Task brief: What is the number of lines containing the word "before"? Give that number alone.

Source excerpt:
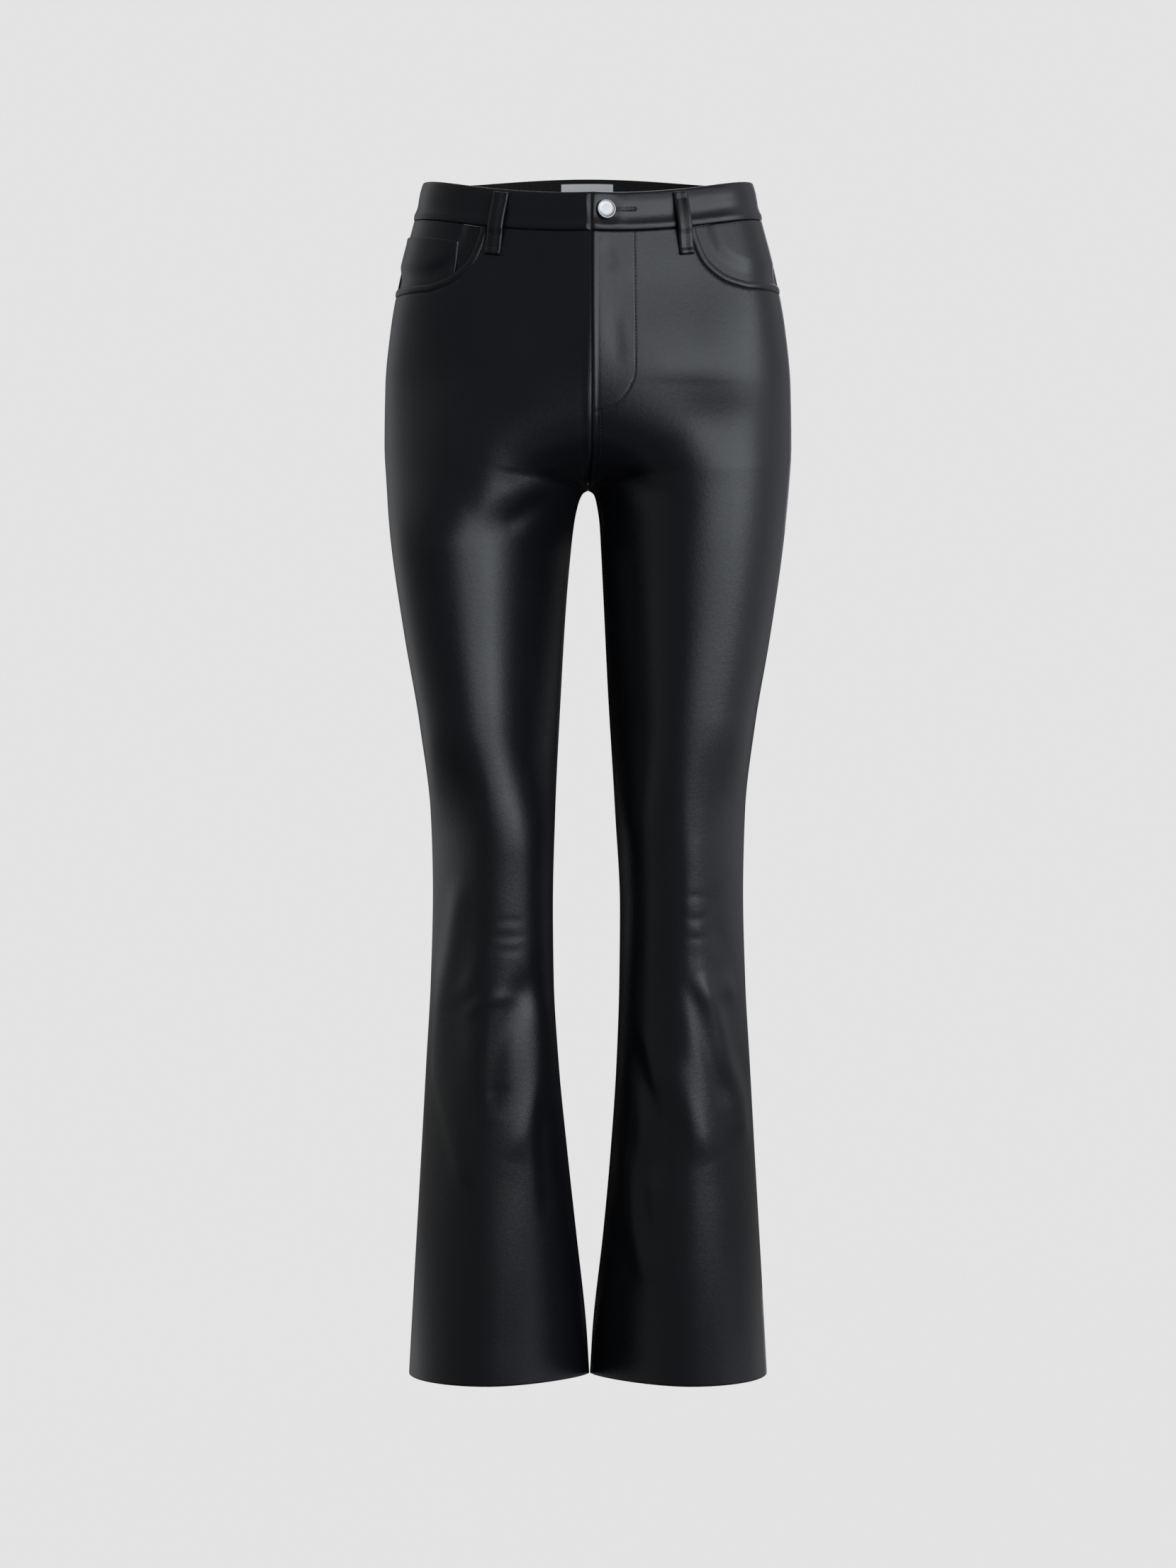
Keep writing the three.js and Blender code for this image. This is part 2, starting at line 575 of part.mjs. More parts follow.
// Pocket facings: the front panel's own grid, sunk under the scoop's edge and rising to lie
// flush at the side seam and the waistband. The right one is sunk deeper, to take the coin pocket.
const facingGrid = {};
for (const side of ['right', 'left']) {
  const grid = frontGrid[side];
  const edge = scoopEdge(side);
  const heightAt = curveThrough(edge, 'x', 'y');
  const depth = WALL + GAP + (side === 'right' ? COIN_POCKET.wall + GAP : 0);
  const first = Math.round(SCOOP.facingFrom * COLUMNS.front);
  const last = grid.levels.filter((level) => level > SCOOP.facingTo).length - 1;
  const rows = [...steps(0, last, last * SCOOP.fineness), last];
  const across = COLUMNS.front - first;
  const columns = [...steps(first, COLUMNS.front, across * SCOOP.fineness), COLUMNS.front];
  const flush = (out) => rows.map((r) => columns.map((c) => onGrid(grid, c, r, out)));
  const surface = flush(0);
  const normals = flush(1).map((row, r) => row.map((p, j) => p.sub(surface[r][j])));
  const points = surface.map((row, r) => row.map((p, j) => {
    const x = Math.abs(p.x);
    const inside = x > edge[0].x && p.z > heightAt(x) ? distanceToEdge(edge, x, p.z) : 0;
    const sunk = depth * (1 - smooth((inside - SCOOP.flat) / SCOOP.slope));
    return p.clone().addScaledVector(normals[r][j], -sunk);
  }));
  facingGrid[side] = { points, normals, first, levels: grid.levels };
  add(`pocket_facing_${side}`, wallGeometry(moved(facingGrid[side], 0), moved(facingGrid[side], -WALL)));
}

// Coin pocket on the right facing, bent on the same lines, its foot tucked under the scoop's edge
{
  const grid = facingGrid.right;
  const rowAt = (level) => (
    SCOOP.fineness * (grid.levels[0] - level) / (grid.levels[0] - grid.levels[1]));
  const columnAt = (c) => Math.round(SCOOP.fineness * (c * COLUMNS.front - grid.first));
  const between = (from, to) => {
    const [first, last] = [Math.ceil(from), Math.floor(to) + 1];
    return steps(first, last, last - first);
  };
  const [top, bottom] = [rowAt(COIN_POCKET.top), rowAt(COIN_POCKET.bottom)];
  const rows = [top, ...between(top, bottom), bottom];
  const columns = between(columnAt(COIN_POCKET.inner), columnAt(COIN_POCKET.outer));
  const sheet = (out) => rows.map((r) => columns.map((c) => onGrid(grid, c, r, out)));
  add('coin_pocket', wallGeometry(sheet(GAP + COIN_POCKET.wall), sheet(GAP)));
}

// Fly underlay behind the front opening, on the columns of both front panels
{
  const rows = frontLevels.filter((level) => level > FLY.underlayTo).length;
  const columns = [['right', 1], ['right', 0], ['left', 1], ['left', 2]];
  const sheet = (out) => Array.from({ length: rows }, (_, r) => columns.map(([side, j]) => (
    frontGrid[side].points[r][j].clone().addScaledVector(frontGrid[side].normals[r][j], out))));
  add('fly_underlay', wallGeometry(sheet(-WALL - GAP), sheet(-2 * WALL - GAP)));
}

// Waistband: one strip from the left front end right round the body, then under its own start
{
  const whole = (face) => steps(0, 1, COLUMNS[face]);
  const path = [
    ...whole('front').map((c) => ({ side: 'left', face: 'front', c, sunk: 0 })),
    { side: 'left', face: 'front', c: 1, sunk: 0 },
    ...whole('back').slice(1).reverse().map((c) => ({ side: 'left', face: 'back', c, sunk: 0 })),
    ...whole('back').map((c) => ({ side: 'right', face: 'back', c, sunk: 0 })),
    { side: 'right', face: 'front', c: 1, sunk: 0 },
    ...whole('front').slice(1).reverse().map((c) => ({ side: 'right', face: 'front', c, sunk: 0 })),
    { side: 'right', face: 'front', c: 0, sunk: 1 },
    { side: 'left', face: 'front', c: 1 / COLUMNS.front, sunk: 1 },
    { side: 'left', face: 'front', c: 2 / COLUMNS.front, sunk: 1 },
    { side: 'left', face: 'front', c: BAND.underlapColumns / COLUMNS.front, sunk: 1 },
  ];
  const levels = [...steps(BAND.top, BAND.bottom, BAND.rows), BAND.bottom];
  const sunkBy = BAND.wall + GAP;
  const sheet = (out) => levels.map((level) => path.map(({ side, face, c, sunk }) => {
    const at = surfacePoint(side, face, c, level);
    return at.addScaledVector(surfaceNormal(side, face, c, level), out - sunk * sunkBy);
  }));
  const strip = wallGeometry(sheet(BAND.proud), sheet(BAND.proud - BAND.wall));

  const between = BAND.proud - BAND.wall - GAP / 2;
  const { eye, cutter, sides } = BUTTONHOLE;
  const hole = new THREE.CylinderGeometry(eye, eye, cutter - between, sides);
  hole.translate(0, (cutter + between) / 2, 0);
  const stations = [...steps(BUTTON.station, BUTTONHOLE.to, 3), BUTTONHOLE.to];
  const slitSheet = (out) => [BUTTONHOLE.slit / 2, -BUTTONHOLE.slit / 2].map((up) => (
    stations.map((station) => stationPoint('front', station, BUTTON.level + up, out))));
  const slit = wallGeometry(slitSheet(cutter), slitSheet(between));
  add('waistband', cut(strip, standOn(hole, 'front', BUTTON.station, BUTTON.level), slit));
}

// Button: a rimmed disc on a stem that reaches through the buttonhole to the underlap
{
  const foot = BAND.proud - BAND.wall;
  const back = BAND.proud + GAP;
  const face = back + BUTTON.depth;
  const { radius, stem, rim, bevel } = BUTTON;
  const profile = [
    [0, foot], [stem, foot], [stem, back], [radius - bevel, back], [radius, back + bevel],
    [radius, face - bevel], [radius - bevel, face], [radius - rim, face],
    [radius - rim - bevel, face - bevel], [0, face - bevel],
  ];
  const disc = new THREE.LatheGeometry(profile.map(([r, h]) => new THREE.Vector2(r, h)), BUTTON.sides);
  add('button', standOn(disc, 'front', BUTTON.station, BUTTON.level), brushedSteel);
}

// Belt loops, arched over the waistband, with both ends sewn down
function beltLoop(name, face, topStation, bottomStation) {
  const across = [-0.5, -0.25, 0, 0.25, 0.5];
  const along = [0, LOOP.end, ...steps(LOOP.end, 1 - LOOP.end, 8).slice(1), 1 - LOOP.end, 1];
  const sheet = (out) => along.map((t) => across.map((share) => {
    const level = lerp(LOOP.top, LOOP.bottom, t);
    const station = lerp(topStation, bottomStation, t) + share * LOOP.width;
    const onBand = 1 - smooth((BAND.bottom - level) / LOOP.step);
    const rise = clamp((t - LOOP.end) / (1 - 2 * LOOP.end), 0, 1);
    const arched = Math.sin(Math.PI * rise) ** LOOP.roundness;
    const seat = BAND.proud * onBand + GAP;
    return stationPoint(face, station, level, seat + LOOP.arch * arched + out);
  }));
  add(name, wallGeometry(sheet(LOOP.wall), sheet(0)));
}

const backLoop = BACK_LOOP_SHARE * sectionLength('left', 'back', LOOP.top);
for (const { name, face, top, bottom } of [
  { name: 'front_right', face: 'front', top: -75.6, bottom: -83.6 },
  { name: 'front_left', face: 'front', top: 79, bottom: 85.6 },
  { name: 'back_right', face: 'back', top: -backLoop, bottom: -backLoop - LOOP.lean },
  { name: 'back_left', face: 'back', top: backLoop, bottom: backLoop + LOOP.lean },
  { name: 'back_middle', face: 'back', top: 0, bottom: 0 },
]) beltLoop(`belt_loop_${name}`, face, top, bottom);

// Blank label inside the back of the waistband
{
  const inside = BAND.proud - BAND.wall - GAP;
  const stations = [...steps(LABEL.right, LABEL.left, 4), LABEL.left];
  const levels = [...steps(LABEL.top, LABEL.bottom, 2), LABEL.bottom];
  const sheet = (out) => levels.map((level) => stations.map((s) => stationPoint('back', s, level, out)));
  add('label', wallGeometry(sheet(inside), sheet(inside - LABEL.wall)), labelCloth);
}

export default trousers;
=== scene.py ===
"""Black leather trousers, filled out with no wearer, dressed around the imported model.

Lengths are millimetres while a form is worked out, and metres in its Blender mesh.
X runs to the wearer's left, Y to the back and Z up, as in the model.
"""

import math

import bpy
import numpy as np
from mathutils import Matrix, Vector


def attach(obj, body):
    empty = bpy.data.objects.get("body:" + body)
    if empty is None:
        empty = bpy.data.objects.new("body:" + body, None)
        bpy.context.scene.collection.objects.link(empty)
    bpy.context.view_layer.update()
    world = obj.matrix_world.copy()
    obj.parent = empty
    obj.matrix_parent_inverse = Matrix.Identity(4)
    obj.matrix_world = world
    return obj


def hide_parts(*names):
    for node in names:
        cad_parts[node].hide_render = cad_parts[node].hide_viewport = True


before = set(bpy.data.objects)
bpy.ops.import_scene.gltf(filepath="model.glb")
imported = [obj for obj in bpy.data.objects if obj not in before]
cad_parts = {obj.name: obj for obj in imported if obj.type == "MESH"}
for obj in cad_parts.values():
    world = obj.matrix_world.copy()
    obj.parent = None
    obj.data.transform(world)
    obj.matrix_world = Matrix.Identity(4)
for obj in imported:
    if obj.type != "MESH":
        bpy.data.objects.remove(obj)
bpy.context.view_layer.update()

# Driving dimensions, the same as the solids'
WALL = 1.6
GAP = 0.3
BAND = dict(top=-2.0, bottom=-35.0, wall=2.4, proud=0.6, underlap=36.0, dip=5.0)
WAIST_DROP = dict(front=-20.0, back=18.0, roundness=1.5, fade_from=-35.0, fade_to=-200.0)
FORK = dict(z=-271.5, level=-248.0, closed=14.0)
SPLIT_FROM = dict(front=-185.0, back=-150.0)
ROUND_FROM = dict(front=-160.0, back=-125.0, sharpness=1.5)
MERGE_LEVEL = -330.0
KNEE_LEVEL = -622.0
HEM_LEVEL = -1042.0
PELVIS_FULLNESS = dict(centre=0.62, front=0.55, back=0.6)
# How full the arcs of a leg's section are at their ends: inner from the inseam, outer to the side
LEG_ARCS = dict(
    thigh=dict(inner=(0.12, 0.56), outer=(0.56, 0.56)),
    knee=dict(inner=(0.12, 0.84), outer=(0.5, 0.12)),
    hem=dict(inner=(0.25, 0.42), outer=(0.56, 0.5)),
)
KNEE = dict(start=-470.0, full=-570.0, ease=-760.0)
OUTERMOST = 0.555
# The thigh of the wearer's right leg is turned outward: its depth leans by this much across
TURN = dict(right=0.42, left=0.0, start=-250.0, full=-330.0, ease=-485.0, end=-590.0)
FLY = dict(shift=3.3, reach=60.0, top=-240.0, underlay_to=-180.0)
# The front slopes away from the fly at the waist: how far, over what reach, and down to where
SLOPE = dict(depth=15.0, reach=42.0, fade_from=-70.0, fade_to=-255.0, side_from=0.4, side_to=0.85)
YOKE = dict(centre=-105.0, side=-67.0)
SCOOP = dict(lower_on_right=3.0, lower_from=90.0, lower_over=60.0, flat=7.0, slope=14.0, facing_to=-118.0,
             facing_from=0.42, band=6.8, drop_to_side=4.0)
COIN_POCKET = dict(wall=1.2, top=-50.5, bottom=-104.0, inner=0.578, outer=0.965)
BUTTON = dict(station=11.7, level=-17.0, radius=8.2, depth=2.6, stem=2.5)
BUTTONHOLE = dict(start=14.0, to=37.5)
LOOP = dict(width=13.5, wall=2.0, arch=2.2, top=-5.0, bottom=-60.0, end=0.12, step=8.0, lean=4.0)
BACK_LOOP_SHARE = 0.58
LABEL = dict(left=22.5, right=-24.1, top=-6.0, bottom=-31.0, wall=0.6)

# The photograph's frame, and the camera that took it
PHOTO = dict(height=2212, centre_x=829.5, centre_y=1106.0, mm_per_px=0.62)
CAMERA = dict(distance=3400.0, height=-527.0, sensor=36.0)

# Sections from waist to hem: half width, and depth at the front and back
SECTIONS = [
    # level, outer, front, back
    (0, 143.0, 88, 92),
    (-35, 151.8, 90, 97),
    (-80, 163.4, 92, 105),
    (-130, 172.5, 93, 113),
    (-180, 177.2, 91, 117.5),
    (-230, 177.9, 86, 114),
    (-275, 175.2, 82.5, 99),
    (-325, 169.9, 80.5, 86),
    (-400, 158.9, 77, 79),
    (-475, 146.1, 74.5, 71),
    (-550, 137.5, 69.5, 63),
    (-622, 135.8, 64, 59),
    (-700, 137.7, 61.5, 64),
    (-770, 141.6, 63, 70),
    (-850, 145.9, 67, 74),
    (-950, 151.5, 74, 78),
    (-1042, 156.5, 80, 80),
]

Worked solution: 2